What has time told you about the power of friendship?
Thomasine, Rachel, and Hope share laughs and heartaches, hopes and dreams over the years, but only Time Will Tell if their friendship can survive the drama.
Accountant Hope Jones-McCoy goes through life masquerading self-righteousness for saintliness until the world she spent ten years building comes crashing down around her at once. Although she has a sunny disposition, Rachel Curtis-Brown faces dark days as her estranged husband and his chemical dependency leave her to raise two young sons alone. Thomasine Mintor, anthropology and women’s studies professor at the prestigious Steeplechase University, is a preacher’s daughter who’s into everything and everybody but herself until she has a spiritual awakening and makes a major life change.
Time Will Tell is a story of tragedy and triumph, and the test of true friendship. You’ll find yourself laughing, crying, reflecting on your own hopes and dreams, and even reconnecting with an old friend.
How do you get the idea for your novel Time Will Tell?
My ten-year high school reunion was approaching, and while I had close friends in high school, we had not kept in contact over the years. I wondered what might our lives have been like if we had. That’s when the fictional characters, Thomasine, Rachel, and Hope were born.
What is your favorite line from your book?

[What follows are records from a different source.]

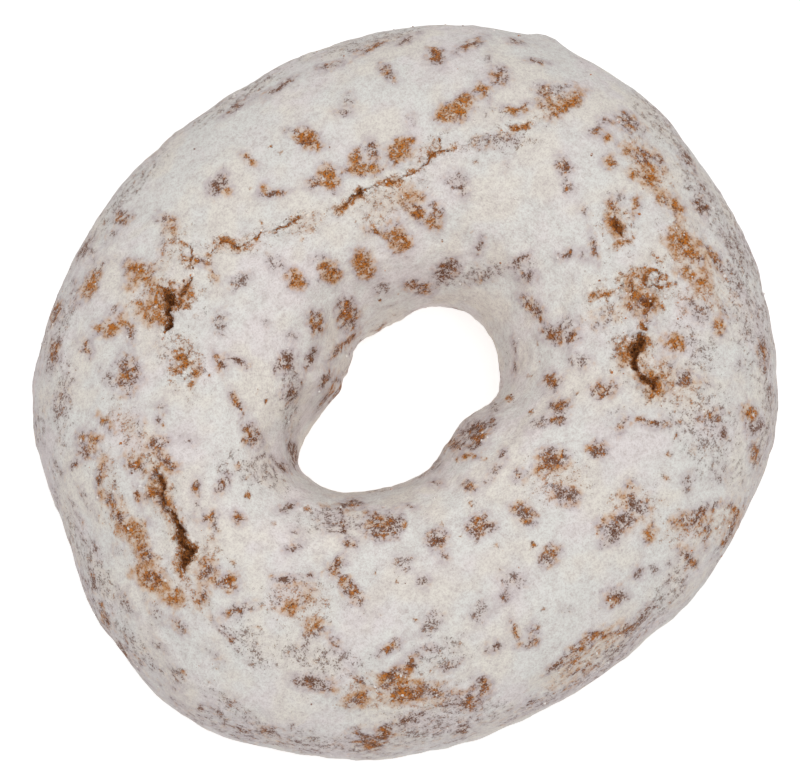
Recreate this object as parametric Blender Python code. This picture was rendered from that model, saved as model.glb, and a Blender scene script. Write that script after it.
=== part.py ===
# A powdered ring doughnut of cake dough, lying on its flat underside.
# +Z is up, +X runs along the longer way across the ring, and the origin is under the middle of the ring.
# Lengths are in millimetres and angles in degrees until the mesh is finished.
import math

import bmesh
import bpy
import numpy as np
from mathutils import Vector, noise

MM = 0.001

# Driving sizes of the ring
RIM_RADIUS = 42.2
HOLE_RADIUS = 10.4
CROWN_HEIGHT = 29.0
RIM_HEIGHT = 12.5
HOLE_NECK_HEIGHT = 11.0
FOOT_TRIM = 0.7

# The rim and the hole aren't round: (waves in one turn, height, angle of a crest)
RIM_WAVES = ((1, 0.24, -58.0), (2, 1.94, -3.5), (3, 0.24, 63.0), (4, 0.69, 28.0))
HOLE_WAVES = ((1, 1.40, 222.0), (2, 2.80, 1.4), (3, 0.48, 70.4), (4, 0.54, -8.8), (5, 0.41, 25.1))

# Where the rim or the hole's wall swells or is pressed in: (angle, spread of angle, height)
RIM_SWELLINGS = ((160.0, 9.0, -1.0), (193.0, 10.0, 0.75), (108.0, 20.0, -0.55), (252.0, 24.0, 0.5), (294.0, 7.0, -0.3))
HOLE_SWELLINGS = ((143.0, 15.0, -2.2), (158.0, 9.0, -0.9), (110.0, 14.0, -0.5), (307.0, 16.0, 1.0), (256.0, 9.0, -0.3))

# How the tube is rounded: 1 is an ellipse, less is squarer and more is steeper
RIM_ROUNDING = 0.94
FOOT_ROUNDING = 0.72
HOLE_ROUNDING = 1.05
HOLE_ROUNDING_SWING = 0.28
HOLE_LIP_ANGLE = 225.0

# The dough swells unevenly: (size of a swell, height)
SWELLS = ((11.0, 0.45), (5.5, 0.20))

# Cracks of the crown, seen from above: (route, half width, depth, height of the lifted lips)
CRACKS = (
    (
        ((-28.4, 11.9), (-27.6, 9.3), (-28.6, 7.6), (-29.2, 5.9), (-30.0, 3.8), (-31.3, 1.5), (-32.5, 0.7)),
        0.75, 2.2, 0.35,
    ),
    (
        ((-4.4, 23.7), (-2.9, 21.6), (1.3, 20.2), (5.6, 18.6), (10.3, 16.7), (14.8, 14.8), (18.8, 14.0), (29.4, 8.5)),
        0.45, 0.8, 0.30,
    ),
    (
        ((-15.4, 20.4), (-13.2, 22.6), (-9.7, 22.9), (-7.6, 25.3), (-4.4, 23.7)),
        0.55, 0.9, 0.25,
    ),
    (
        ((28.5, -3.7), (27.3, -6.6), (26.4, -10.6), (24.2, -14.4), (19.8, -16.7), (17.3, -18.8), (17.6, -21.0)),
        0.65, 1.3, 0.30,
    ),
)

# Torn holes along the cracks, and one small crater: (x, y, radius, depth)
PITS = (
    (-14.4, 21.6, 1.35, 2.9),
    (-31.2, 1.7, 1.05, 1.2),
    (19.0, -17.2, 1.20, 2.4),
    (25.7, -12.9, 1.25, 0.9),
    (27.4, -6.5, 0.70, 1.1),
    (10.5, 25.3, 1.25, 0.7),
)

# Lifted flakes of crust and clots of sugar on the crown: (x, y, radius, height)
LUMPS = (
    (-30.4, 12.2, 1.7, 0.75),
    (-31.9, 4.4, 1.9, 0.50),
    (-25.5, 15.5, 3.2, 0.35),
    (31.1, -2.7, 1.6, 0.50),
    (24.9, -13.6, 0.7, 0.45),
    (-10.6, 25.6, 2.4, 0.35),
    (7.5, 15.0, 2.6, 0.30),
)
# One clot hangs on the side at the back: (angle, height above the foot, radius, reach)
RIM_CLOT = (22.5, 16.5, 1.9, 0.75)

# Long shallow folds of the shoulder, seen from above: (route, half width, depth)
FOLDS = (
    (((36.3, -9.0), (35.1, -11.5), (33.0, -16.9), (29.9, -21.2)), 1.0, 0.35),
    (((-41.2, -10.9), (-41.2, -13.3), (-40.2, -17.1), (-38.2, -20.5)), 1.0, 0.30),
    (((-14.2, -35.2), (-10.5, -36.7), (-6.6, -38.1), (1.5, -39.7)), 1.1, 0.45),
)

# The relief fades out above the foot, which stays flat: from height, to height
RELIEF_FADE = (1.0, 5.0)

# Mesh: an even torus, cut finer beside the cracks and pits
TORUS_RADIUS = 2.0
RING_SEGMENTS = 96
TUBE_SEGMENTS = 36
FINE_CUTS = 3
FINE_MARGIN = 0.9

# The powdered crust
SUGAR_COLOUR = (0.66, 0.63, 0.58, 1.0)
SUGAR_ROUGHNESS = 0.92


def angle_away(theta, at):
    """Degrees from the angle at, in degrees, to theta, in radians."""
    turn = theta - math.radians(at)
    return np.degrees(np.arctan2(np.sin(turn), np.cos(turn)))


def waves(theta, terms):
    """Sum of cosine waves round the ring."""
    return sum(height * np.cos(count * (theta - math.radians(crest))) for count, height, crest in terms)


def bell(gap, radius):
    """1 at a gap of nothing, falling off smoothly."""
    return np.exp(-((gap / radius) ** 2))


def swellings(theta, terms):
    """Sum of bell-shaped swellings round the ring."""
    return sum(height * bell(angle_away(theta, at), spread) for at, spread, height in terms)


def rim_radius(theta):
    return RIM_RADIUS + waves(theta, RIM_WAVES) + swellings(theta, RIM_SWELLINGS)


def neck_radius(theta):
    """Radius of the hole where it is narrowest."""
    return HOLE_RADIUS + waves(theta, HOLE_WAVES) + swellings(theta, HOLE_SWELLINGS)


def ring_point(theta, phi):
    """Places on the smooth ring, at theta round the hole and phi round the tube, which is 0 at the rim and a quarter
    turn at the crown. Both are in radians."""
    rim, neck = rim_radius(theta), neck_radius(theta)
    across, up = np.cos(phi), np.sin(phi)
    # The wall of the hole is a long slope at the back and a short lip at the front.
    hole_power = HOLE_ROUNDING - HOLE_ROUNDING_SWING * np.cos(np.radians(angle_away(theta, HOLE_LIP_ANGLE)))
    inward = (1 - across) / 2
    crown_power = np.where(across >= 0, RIM_ROUNDING, hole_power)
    widest_at = RIM_HEIGHT + (HOLE_NECK_HEIGHT - RIM_HEIGHT) * inward
    above = up >= 0
    lift = np.abs(up) ** np.where(above, crown_power, FOOT_ROUNDING)
    height = np.where(above, widest_at + (CROWN_HEIGHT - widest_at) * lift, widest_at * (1 - lift))
    radius = (rim + neck) / 2 + (rim - neck) / 2 * across
    return np.stack([radius * np.cos(theta), radius * np.sin(theta), height], -1)


def ring_normal(theta, phi):
    """Outward normals of the smooth ring."""
    step = 0.01
    along = ring_point(theta + step, phi) - ring_point(theta - step, phi)
    round_tube = ring_point(theta, phi + step) - ring_point(theta, phi - step)
    normal = np.cross(along, round_tube)
    return normal / np.linalg.norm(normal, axis=-1, keepdims=True)


def gap_to_spot(place, x, y):
    """Distance, seen from above, from each place to a spot."""
    return np.hypot(place[:, 0] - x, place[:, 1] - y)


def gap_to_route(place, route):
    """Distance, seen from above, from each place to a route of straight runs."""
    nearest = np.full(len(place), np.inf)
    for start, end in zip(route, route[1:]):
        run = np.subtract(end, start)
        away = place[:, :2] - start
        share = np.clip(away @ run / (run @ run), 0, 1)
        nearest = np.minimum(nearest, np.linalg.norm(away - share[:, None] * run, axis=1))
    return nearest


def groove(gap, half_width):
    """1 at the bottom of a groove, rising to its edge, where it is 0."""
    return np.clip(1 - gap / half_width, 0, 1) ** 0.7


def near_torn_crust(place):
    """Whether each place is close to a crack or a pit."""
    near = np.zeros(len(place), bool)
    for route, half_width, _, _ in CRACKS:
        near |= gap_to_route(place, route) < half_width + FINE_MARGIN
    for x, y, radius, _ in PITS:
        near |= gap_to_spot(place, x, y) < radius + FINE_MARGIN
    return near


def swell_relief(place):
    """Smooth unevenness of the dough."""
    relief = np.zeros(len(place))
    for size, height in SWELLS:
        relief += height * np.array([noise.noise(Vector(point) / size) for point in place])
    return relief


def crust_relief(place, upward):
    """How far each place of the crust stands out of the smooth ring."""
    relief = swell_relief(place)
    crown = np.clip(upward * 4, 0, 1)
    for x, y, radius, height in LUMPS:
        relief += crown * height * bell(gap_to_spot(place, x, y), radius)
    for route, half_width, depth in FOLDS:
        relief -= crown * depth * bell(gap_to_route(place, route), half_width)
    for route, half_width, depth, lip in CRACKS:
        gap = gap_to_route(place, route)
        relief += crown * lip * bell(gap - 2 * half_width, 1.5 * half_width)
        relief -= crown * depth * groove(gap, half_width)
    for x, y, radius, depth in PITS:
        relief -= crown * depth * groove(gap_to_spot(place, x, y), radius)
    angle, height, radius, reach = RIM_CLOT
    turn = math.radians(angle)
    rim = float(rim_radius(np.array(turn)))
    clot = np.array([rim * math.cos(turn), rim * math.sin(turn), height])
    relief += reach * bell(np.linalg.norm(place - clot, axis=1), radius)
    start, end = RELIEF_FADE
    return relief * np.clip((place[:, 2] - start) / (end - start), 0, 1)


def clear_scene():
    for obj in list(bpy.data.objects):
        bpy.data.objects.remove(obj, do_unlink=True)


def torus_angles(mesh):
    """The angle round the hole and the angle round the tube of each vertex of the plain torus."""
    place = np.array([vert.co for vert in mesh.verts])
    theta = np.arctan2(place[:, 1], place[:, 0])
    phi = np.arctan2(place[:, 2], np.hypot(place[:, 0], place[:, 1]) - TORUS_RADIUS)
    return theta, phi


def refine_torn_crust(mesh):
    """Cuts the faces of the plain torus finer where the crust will be torn."""
    theta, phi = torus_angles(mesh)
    near = near_torn_crust(ring_point(theta, phi)) & (np.sin(phi) > 0)
    chosen = [face for face in mesh.faces if any(near[vert.index] for vert in face.verts)]
    edges = {edge for face in chosen for edge in face.edges}
    bmesh.ops.subdivide_edges(mesh, edges=list(edges), cuts=FINE_CUTS, use_grid_fill=True)
    bmesh.ops.triangulate(mesh, faces=mesh.faces)
    mesh.verts.index_update()


def shape_crust(mesh):
    """Moves each vertex of the plain torus to its place on the uneven crust, centred over the origin."""
    theta, phi = torus_angles(mesh)
    place, normal = ring_point(theta, phi), ring_normal(theta, phi)
    place += normal * crust_relief(place, normal[:, 2])[:, None]
    place[:, 2] = np.maximum(place[:, 2] - FOOT_TRIM, 0)
    place[:, :2] -= (place[:, :2].min(axis=0) + place[:, :2].max(axis=0)) / 2
    for vert, point in zip(mesh.verts, place * MM):
        vert.co = point


def powdered_crust():
    material = bpy.data.materials.new("powdered_crust")
    material.use_nodes = True
    shader = material.node_tree.nodes["Principled BSDF"]
    shader.inputs["Base Color"].default_value = SUGAR_COLOUR
    shader.inputs["Roughness"].default_value = SUGAR_ROUGHNESS
    shader.inputs["Metallic"].default_value = 0.0
    return material


def make_doughnut():
    bpy.ops.mesh.primitive_torus_add(
        major_segments=RING_SEGMENTS,
        minor_segments=TUBE_SEGMENTS,
        major_radius=TORUS_RADIUS,
        minor_radius=1.0,
    )
    doughnut = bpy.context.active_object
    doughnut.name = "doughnut"
    mesh = bmesh.new()
    mesh.from_mesh(doughnut.data)
    refine_torn_crust(mesh)
    shape_crust(mesh)
    mesh.to_mesh(doughnut.data)
    mesh.free()
    doughnut.data.shade_smooth()
    doughnut.data.materials.append(powdered_crust())
    return doughnut


def main():
    clear_scene()
    pastry = bpy.data.collections.new("powdered_doughnut")
    bpy.context.scene.collection.children.link(pastry)
    doughnut = make_doughnut()
    for collection in list(doughnut.users_collection):
        collection.objects.unlink(doughnut)
    pastry.objects.link(doughnut)


main()
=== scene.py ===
import math
import random

import bmesh
import bpy
import numpy as np
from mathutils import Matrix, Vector, noise
from mathutils.bvhtree import BVHTree


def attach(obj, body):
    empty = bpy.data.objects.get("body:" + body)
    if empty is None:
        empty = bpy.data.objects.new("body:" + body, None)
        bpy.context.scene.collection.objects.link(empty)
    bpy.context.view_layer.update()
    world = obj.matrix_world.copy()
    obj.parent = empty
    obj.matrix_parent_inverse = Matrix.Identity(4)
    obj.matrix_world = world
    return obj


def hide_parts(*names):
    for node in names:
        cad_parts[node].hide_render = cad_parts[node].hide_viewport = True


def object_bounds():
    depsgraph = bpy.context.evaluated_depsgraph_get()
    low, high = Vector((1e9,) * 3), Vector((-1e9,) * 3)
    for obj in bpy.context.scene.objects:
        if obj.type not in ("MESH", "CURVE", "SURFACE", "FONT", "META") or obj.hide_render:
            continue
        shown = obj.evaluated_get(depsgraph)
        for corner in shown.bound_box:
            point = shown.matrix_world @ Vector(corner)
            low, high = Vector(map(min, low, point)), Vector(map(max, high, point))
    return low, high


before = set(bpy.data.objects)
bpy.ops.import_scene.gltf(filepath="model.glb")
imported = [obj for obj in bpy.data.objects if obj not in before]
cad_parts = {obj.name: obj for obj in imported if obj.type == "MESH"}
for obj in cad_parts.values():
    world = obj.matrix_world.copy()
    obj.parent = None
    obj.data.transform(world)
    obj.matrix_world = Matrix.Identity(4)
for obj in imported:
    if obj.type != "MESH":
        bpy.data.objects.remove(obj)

# Lengths are in millimetres and angles in degrees unless a line says otherwise.
# +Z is up, and +X runs along the longer way across the ring. Pixels count from the photo's top left corner.
mm = 0.001
cadBox = [list(corner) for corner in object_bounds()]
boxSize = (np.array(cadBox[1]) - np.array(cadBox[0])) / mm

photoView = {
    "azimuth": -45.0,
    "elevation": 80.0,
    "distance": 260.0,
    "aimHeight": 13.0,          # height above the table where the scale below holds
    "mmPerPixel": 0.1148,
    "frameWidth": 800,
    "middlePixel": (400.0, 390.5),
    "ringPixel": (402.0, 384.5),  # where the middle of the ring shows
}

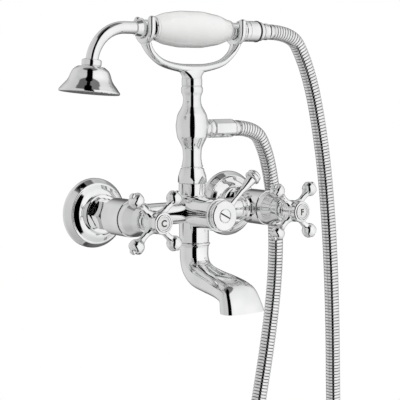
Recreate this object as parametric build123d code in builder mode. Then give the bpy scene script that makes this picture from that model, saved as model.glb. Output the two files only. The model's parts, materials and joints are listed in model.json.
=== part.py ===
from math import asin, cos, degrees, pi, radians, sin, sqrt, tan
import os

from build123d import *

# Wall-mounted bath and shower mixer, in millimetres.
# +X runs from the hot inlet to the cold one, -Y points out of the wall and +Z up.
# The origin lies in the wall face, midway between the two inlets.
# A reach is a distance out of the wall, so a point at reach r has y = -r.

# Places that the whole mixer hangs on
inlet_spacing = 150.0
body_reach = 48.0

# Clearances
running_gap = 0.08
thread_gap = 0.20
seat_gap = 0.30
cut_overrun = 1.0

# Wall flanges
flange_radius = 31.3
flange_depth = 13.0
flange_edge = 3.0
flange_wall = 1.6
flange_edge_round = 7.0
flange_edge_turn = 55.0
flange_neck_radius = 17.2
flange_neck_reach = 18.0
flange_bead = 1.2

# Union connectors that screw into the wall, and their nuts
union_thread_radius = 10.48
union_bore_radius = 7.0
union_wall_depth = 16.0
union_reach = 26.0
union_shoulder_radius = 13.0
union_shoulder_reach = 6.0
union_thread_chamfer = 1.0
union_nut_flats = 24.0
union_nut_start = 20.0
union_nut_lip = 3.7
nut_chamfer_share = 0.06
washer_thickness = 2.0

# Body casting: valve barrels on the inlet axes
barrel_radius = 16.0
barrel_back_reach = 38.0
barrel_front_reach = 65.0
barrel_back_round = 5.0
barrel_bead = 0.8
tail_radius = 8.4
tail_flange_radius = 10.1
tail_flange_length = 3.0
pocket_radius = 10.6
pocket_back_reach = 43.0
crossbar_radius = 9.8
crossbar_bore_radius = 5.0
crossbar_ring_radius = 11.4
crossbar_ring_width = 2.4
crossbar_ring_pitch = 4.2

# Body casting: diverter chamber and the two necks
chamber_radius = 14.2
chamber_front_reach = 84.0
chamber_back_reach = 34.5
chamber_back_round = 6.0
chamber_bore_radius = 9.5
chamber_bore_back = 40.0
top_neck_radius = 12.0
top_neck_height = 26.0
top_neck_flare = 2.0
top_neck_flare_height = 13.5
riser_thread_radius = 10.3
riser_thread_length = 5.0
riser_bore_radius = 6.0
lower_neck_radius = 13.3
lower_neck_drop = 27.0
fall_offset = 2.5
spout_spigot_radius = 9.5
spout_spigot_length = 9.0
fall_bore_radius = 6.5

# Ceramic valves
seal_ring_thickness = 2.0
seal_ring_width = 3.2
disc_radius = 8.8
disc_thickness = 2.4
disc_port_radius = 3.0
disc_port_offset = 4.4
cartridge_cup_wall = 1.4
cartridge_hex_flats = 21.0
cartridge_hex_length = 4.0
cartridge_sleeve_radius = 6.4
cartridge_sleeve_reach = 84.0
cartridge_window_height = 6.0
spindle_radius = 4.0
spindle_head_length = 2.0
spindle_reach = 100.0
spindle_ring_setback = 10.0
spindle_ring_wire = 0.9
spindle_ring_reach = cartridge_sleeve_reach-spindle_ring_setback

# Bonnet shrouds between barrel and handle
shroud_foot_radius = 14.4
shroud_top_radius = 9.6
shroud_reach = 86.0
shroud_wall = 1.5
shroud_round = 20.0
shroud_turn = 22.0
shroud_crown = 2.0

# Cross handles
handle_gap = 0.4
knuckle_radius = 8.5
knuckle_reach = 94.0
knuckle_waist_radius = 7.6
knuckle_step = 1.2
hub_radius = 9.2
hub_front_reach = 111.0
arm_reach = 98.8
arm_count = 4
arm_first_angle = 45.0
ball_circle_radius = 26.6
ball_radius = 6.5
arm_neck_radius = 2.9
arm_flare_radius = 4.4
ball_root_angle = 31.0
ball_crease_angle = 51.0
ball_cap_radius = 2.6
ball_cap_height = 0.9
ball_cap_lip = 0.9
arm_root_share = 0.6
handle_screw_radius = 2.1
handle_screw_head_radius = 3.8
handle_screw_head_height = 3.2
handle_screw_length = 14.0
handle_screw_hex = 2.5
hub_web_reach = 103.0
index_cap_radius = 6.9
index_cap_depth = 3.0
index_cap_groove = 0.6
index_cap_rim = 1.1

# Diverter between spout and handset
gland_reach = 88.0
gland_bead = 0.7
gland_sleeve_back = 70.0
spool_back_gap = 0.5
spool_port_radius = 4.6
spool_groove_depth = 1.2
spool_groove_width = 2.2
spool_groove_reach = 66.0
stem_radius = 4.6
stem_reach = 92.2
lever_hub_radius = 12.35
lever_hub_reach = 95.8
lever_hub_round = 1.4
lever_hub_groove = 0.5
lever_screw_head_radius = 5.75
lever_screw_head_height = 2.2
lever_screw_sunk = 1.3
lever_screw_radius = 2.4
lever_screw_length = 12.0
lever_slot_width = 1.3
lever_slot_depth = 0.9
lever_slot_angle = -28.0
lever_angle = 43.0
lever_reach = 91.6
lever_rod_end = 40.0
lever_root_radius = 3.0
lever_waist_radius = 2.1
lever_waist_share = 0.42
lever_flare_radius = 4.0
lever_tenon_radius = 1.8
lever_tenon_depth = 3.0
knob_ring_radius = 5.0
knob_radius = 6.1
knob_length = 8.0
knob_ring_width = 1.4
knob_groove = 0.7
knob_dome_radius = 7.0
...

My favorite line in Time Will Tell comes from a minor character, Rev. Anna Grace. “Don’t you realize He (God) just delivered a potential problem out of your midst?”
Which of your characters do you believe are most like you and why question?
There’s a little bit of me in each of the main characters. Thomasine’s educational and career path is most like mine. Rachel has a sunny personality, so her personality resembles mine. Hope is obsessed with food as I was when I wrote the novel. I was in my 20s and teaching at North Carolina Central University at the time. I spent the summers with my parents in Chicago and my Mom said all day long I made repeated trips from the kitchen to my bedroom. Each time I left the kitchen I had a bowl full of something.
What message do you hope readers will take away from your book?
I think Time Will Tell is a story of redemption. That despite what choices you make in life or what challenges you face, you can make it through and succeed. It is also a story about the transformative power of true friendship.
How did you get published?
I started Reyomi Publishing in 1999 and printed 2,000 copies of Time Will Tell
What have been your greatest literary accomplishments?
Being cited in Wiktionary as Time Will Tell is the first published record of the word hypoChristian–a noun defined as slang, for a Christian who behaves contrary to Christian tenets or values.
Received an Outstanding Book Award from the National Association of Black Journalists in 2019 for Round ‘Bout Midnight (the sequel to Time Will Tell)
In 2003, I was invited to introduce Toni Morrison at her book signing for her novel Love at the Borders Bookstore in the Beverly community of Chicago. At the time, this store was #1 in the Borders chain for African American book sales and readers came from as far away as Oklahoma to attend this signing.
Do you have any new books in the works?
I have a few projects marinating. Stay tuned.
Native Chicagoan Trevy A. McDonald is the first Black woman to be tenured in the School of Journalism and Media at the University of North Carolina at Chapel Hill. She is also the owner of Reyomi Publishing and the author of the novels Time Will Tell and Round ‘Bout Midnight.